Graphic by Kevin Black.
Graphic by Kevin Black.

Ronald McDonald will no longer gaze out the window overlooking Foothill Boulevard as a result of the decades-old drive-thru ban in San Luis Obispo. The McDonald’s closed last Thursday after four decades of serving the San Luis Obispo community and is scheduled to be demolished at an unsettled date.

“Fast food means you don’t want to get out of your car,” Chris Ujano an area supervisor for McDonald’s, said. “You’re on the go, you want to get something to eat and get on your way.”

The director of operations at four McDonald’s restaurants in San Luis Obispo County, Bob Bedard said that he went to the city council last year to lobby to end to the ban. Despite Bedard’s efforts, the ordinance was upheld in a 3-2 vote.

The lease for the property that Bedard directed across from Albertsons was up for renewal, and the building, which was built in 1968, was in need of a remodel. Part of the McDonald’s’ remodel plan was to open a drive-thru. However, since the mid-1980’s, San Luis Obispo has had an ordinance that bans them in the city.

Without a drive-thru window, it just wasn’t economically feasible to do the remodel, Bedard said. “If the city council would have let us put in a drive-thru, or at least entertained the thought, we would have remodeled,” he said. “We would have stayed open for another forty years. We can’t build a million-dollar McDonald’s and not have a drive thru. We just can’t do it.”

Bedard said that other McDonald’s drive-thru locations in San Luis Obispo County sales from the window account for at least 50 and up to 70 percent of sales at those locations.

Larry Smyth, a realtor for Farrell Smyth, who manages the property said he didn’t even stay on location to eat, even without the window. “I don’t stay there. I might just  take it to my car and eat.”

Part of the argument for drive-thrus in San Luis Obispo given by Bedard, is that there is a certain expectation with fast food: that it is mostly to go and people will avoid it or go somewhere else if they have to get out of their cars.

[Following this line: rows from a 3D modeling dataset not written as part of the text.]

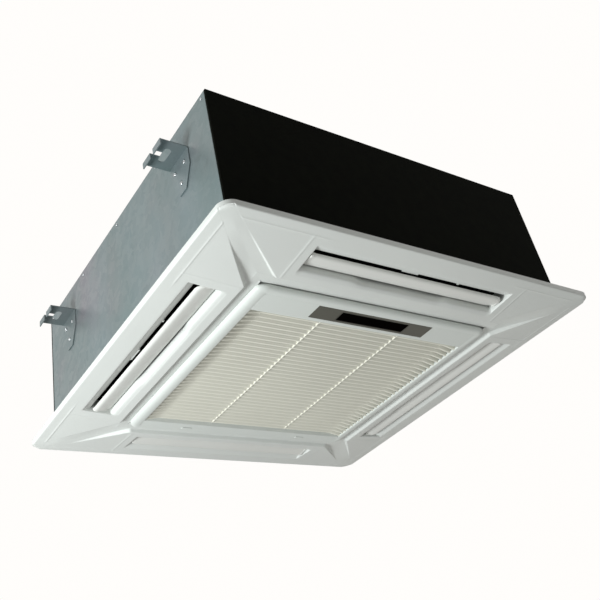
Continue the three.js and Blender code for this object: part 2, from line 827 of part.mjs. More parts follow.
function bellMouth() {
  const half = mouthPlateWidth / 2;
  const plate = squareColumn(half, 8, mouthPlateBottom, mouthPlateTop, 3);
  const hole = rodZ(mouthRadius, 0, 0, mouthPlateBottom - 1, mouthPlateTop + 1, 40);
  const funnel = latheZ(closedProfile([...mouthCurve(mouthWall, 5), ...mouthCurve(0, 5).reverse()]), 40);
  const boxNotch = block(-boxLength / 2 - gap, boxLength / 2 + gap, boxNear - gap, half + 1,
    mouthPlateBottom - 1, mouthPlateTop + 1);
  return cut(join(cut(plate, hole), funnel), boxNotch);
}

function shroudProfile(offset) {
  const steps = 4;
  const inlet = throatRadius + mouthWall + 2;
  return Array.from({ length: steps + 1 }, (_, i) => {
    const angle = (i / steps) * quarterTurn;
    return [inlet + (wheelRadius - inlet) * (1 - Math.cos(angle)),
      wheelBottom + offset + shroudRise * Math.sin(angle)];
  });
}

function fanBlade() {
  const lead = [bladeLeadRadius, -bladeSweep];
  const trail = [wheelRadius - bladeInset, bladeSweep - bladeTwist];
  const middle = [bladeBendRadius, -bladeBend];
  const half = bladeThickness / 2;
  const curve = new THREE.QuadraticBezierCurve(
    new THREE.Vector2(...lead), new THREE.Vector2(...middle), new THREE.Vector2(...trail));
  const steps = 5;
  const sidePoints = (sign) => Array.from({ length: steps + 1 }, (_, i) => {
    const t = i / steps;
    const point = curve.getPoint(t);
    const along = curve.getTangent(t);
    const thick = half * (0.35 + 2.6 * t * (1 - t));
    return [point.x - sign * along.y * thick, point.y + sign * along.x * thick];
  });
  const airfoil = [...sidePoints(-1), ...sidePoints(1).reverse()];
  return prismZ(airfoil, wheelBottom, wheelTop);
}

function hubProfile(offset) {
  return [
    [hubRadius, hubBottom + 18 + offset], [motorRadius + 30, wheelTop - 9 + offset],
    [motorRadius + 45, wheelTop - wheelWall + offset], [wheelRadius, wheelTop - wheelWall + offset],
  ];
}

function fanWheel() {
  const boss = latheZ(closedProfile([
    [shaftRadius + gap, hubBottom], [hubRadius, hubBottom], [hubRadius, hubTop],
    [shaftRadius + gap, hubTop],
  ]), 24);
  const plate = latheZ(closedProfile([
    [hubRadius - 2, hubBottom + 18], ...hubProfile(0), ...hubProfile(wheelWall).reverse(),
    [hubRadius - 2, hubBottom + 18 + wheelWall],
  ]), 30);
  const shroud = latheZ(closedProfile([
    ...shroudProfile(0), ...shroudProfile(wheelWall).reverse(),
  ]), 30);
  const airSpace = latheZ([
    [0, hubBottom + 2], ...shroudProfile(wheelWall / 2).slice(1), ...hubProfile(wheelWall / 2).reverse(),
    [0, hubBottom + 18],
  ], 30);
  const blade = fanBlade().intersect(airSpace);
  const blades = Array.from({ length: bladeCount }, (_, i) => transformed(
    blade, new THREE.Matrix4().makeRotationZ((i / bladeCount) * 2 * Math.PI)));
  return join(boss, plate, shroud, ...blades);
}

function fanNut() {
  const top = hubBottom - gap;
  return cut(rodZ(nutRadius, 0, 0, top - nutHeight, top, 6),
    rodZ(shaftRadius + gap, 0, 0, top - nutHeight - 1, top + 1, 20));
}

function fanMotor() {
  const bore = shaftRadius + gap;
  return latheZ([
    [0, shaftTop + gap], [bore, shaftTop + gap], [bore, motorBottom], [motorRadius - 6, motorBottom],
    [motorRadius, motorBottom + 6], [motorRadius, motorTop], [0, motorTop],
  ], 28);
}

function motorPlate() {
  return rodZ(motorPlateRadius, 0, 0, motorPlateTop - motorPlateSheet, motorPlateTop, 28);
}

function motorDamper(number) {
  const angle = (number / damperCount) * 2 * Math.PI;
  const bottom = motorPlateTop + gap;
  return rodZ(damperRadius, damperCircle * Math.cos(angle), damperCircle * Math.sin(angle),
    bottom, bottom + damperHeight, 16);
}

// ---------------------------------------------------------------- controls

function controlBox() {
  const half = boxLength / 2;
  const far = boxNear + boxWidth;
  const outer = block(-half, half, boxNear, far, boxBottom, boxTop);
  const inner = block(-half + boxWall, half - boxWall, boxNear + boxWall, far - boxWall,
    boxBottom - 1, boxTop - boxWall);
  const lip = block(-half - boxLip, half + boxLip, boxNear, far,
    mouthPlateBottom - gap - boxWall, mouthPlateBottom - gap);
  const lipHole = block(-half + boxWall, half - boxWall, boxNear + boxWall, far - boxWall,
    boxBottom, boxTop - boxWall);
  const posts = [-1, 1].flatMap((sx) => [boxNear + 8, far - 8].map(
    (y) => rodZ(2.5, sx * (half - 20), y, boxTop - boxWall - boardStandoff, boxTop - boxWall + 0.5, 8)));
  return join(cut(join(cut(outer, inner), lip), lipHole), ...posts);
}

function controlBoxCover() {
  const half = boxLength / 2;
  const top = boxBottom - gap;
  return block(-half, half, boxNear, boxNear + boxWidth, top - boxWall, top);
}

function controlBoard() {
  const half = boxLength / 2 - boxWall - 3;
  const top = boxTop - boxWall - boardStandoff - gap;
  const near = boxNear + boxWall + 2;
  const far = boxNear + boxWidth - boxWall - 2;
  const under = top - boardSheet;
  const board = block(-half, half, near, far, under, top);
  const root = under + solderDepth;
  const transformer = block(transformerX, transformerX + transformerLength, near + 4, far - 4,
    under - transformerHeight, root);
  const terminals = block(terminalX, terminalX + terminalLength, near + 2, near + 2 + terminalWidth,
    under - terminalHeight, root);
  const capacitor = rodZ(capacitorRadius, capacitorX, near + 18, under - capacitorHeight, root, 16);
  const relays = Array.from({ length: relayCount }, (_, i) => {
    const x = relayX + i * relayPitch;
    return block(x, x + relayLength, near + 16, far - 4, under - relayHeight, root);
  });
  return join(board, transformer, terminals, capacitor, ...relays);
}

// ---------------------------------------------------------------- panel

function screwCorners() {
  const at = openingWidth / 2 - screwInset;
  return [[at, at], [-at, at], [-at, -at], [at, -at]];
}

function panelSkin() {
  const outer = loft([
    squareRing(openingHalf, panelCorner - rimRound, -openingDrop),
    squareRing(panelHalf - rimRound, panelCorner - rimRound, -rimDrop),
    squareRing(panelHalf, panelCorner, rimRound - rimDrop),
    squareRing(panelHalf, panelCorner, 0),
  ]);
  const inner = loft([
    squareRing(openingHalf, panelCorner - rimRound, shell - openingDrop),
    squareRing(panelHalf - shell, panelCorner - shell, shell - rimDrop),
    squareRing(panelHalf - shell, panelCorner - shell, 1),
  ]);
  return outer.subtract(inner);
}

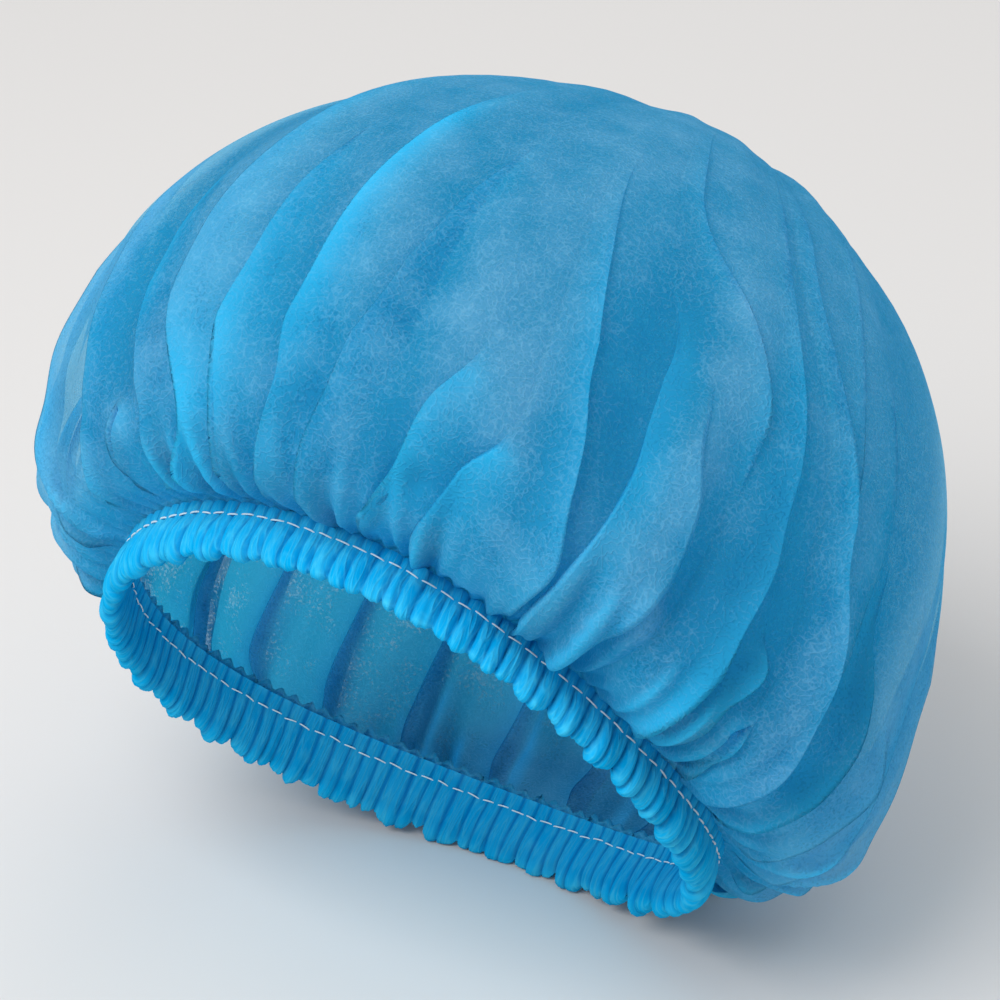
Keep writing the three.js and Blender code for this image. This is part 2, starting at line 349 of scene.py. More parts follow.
FOLD_LEVELS = (-88.0, -70.0, -50.0, -30.0, -10.0, 10.0, 30.0)
L, R = Lean.LEFT, Lean.RIGHT
FAR_FOLDS = (
    (384, 382, 380, 378, 378, 18), (396, 394, 393, 393, 393, 0), (408, 409, 408, 407, 407, 25),
    (420, 419, 420, 421, 420, 14), (432, 434, 433, 434, 434, 6), (444, 445, 447, 448, 448, 26),
    (456, 457, 460, 461, 461, 10), (468, 470, 471, 473, 473, 4), (480, 482, 484, 485, 485, 24),
    (492, 495, 497, 498, 498, 8), (504, 506, 509, 510, 510, 18), (518, 520, 522, 524, 524, 4),
    (536, 539, 542, 544, 545, 14),
)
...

The city refuted that people in San Luis Obispo expect drive-thrus and said that if a general consensus from the San Luis Obispo community came along, they would entertain changing the ordinance. So far, there has been no such public push for an overturn of the ordinance, Doug Davidson, deputy director of community development said.

“People in the community don’t expect drive-thus here,” Davidson said. “That’s because we’ve had the ban for 25 years.”

Davidson gave several reasons for the ban, including pedestrian walking flow, traffic congestion, the “nice” Cal Poly community and fewer emissions from cars idling while waiting in line.

Both Bedard and the franchise owner of Burger King, Mike Humerian stressed that other drive-thrus do exist in San Luis Obispo; they just don’t happen to be restaurants.

Rabobank on Broad St. has a three lane drive thru. Bedard and Humerian both found this hypocritical.

“We can push cars through faster than they can,” Humerian said, stating that it takes them two to three minutes to serve a vehicle while the bank can take five to seven.

Humerian says he would love to have a drive-thru. “There’s no question about the business difference with a drive-thru,” he said. “On average, those stores do 20-30 percent more in yearly sales.”

Humerian said the ban is “hogwash,” and that it is just an excuse for the city to portray itself as a mellow, slow-paced town.

Keith Handley, owner/operator of the McDonald’s location, could not be reached for comment.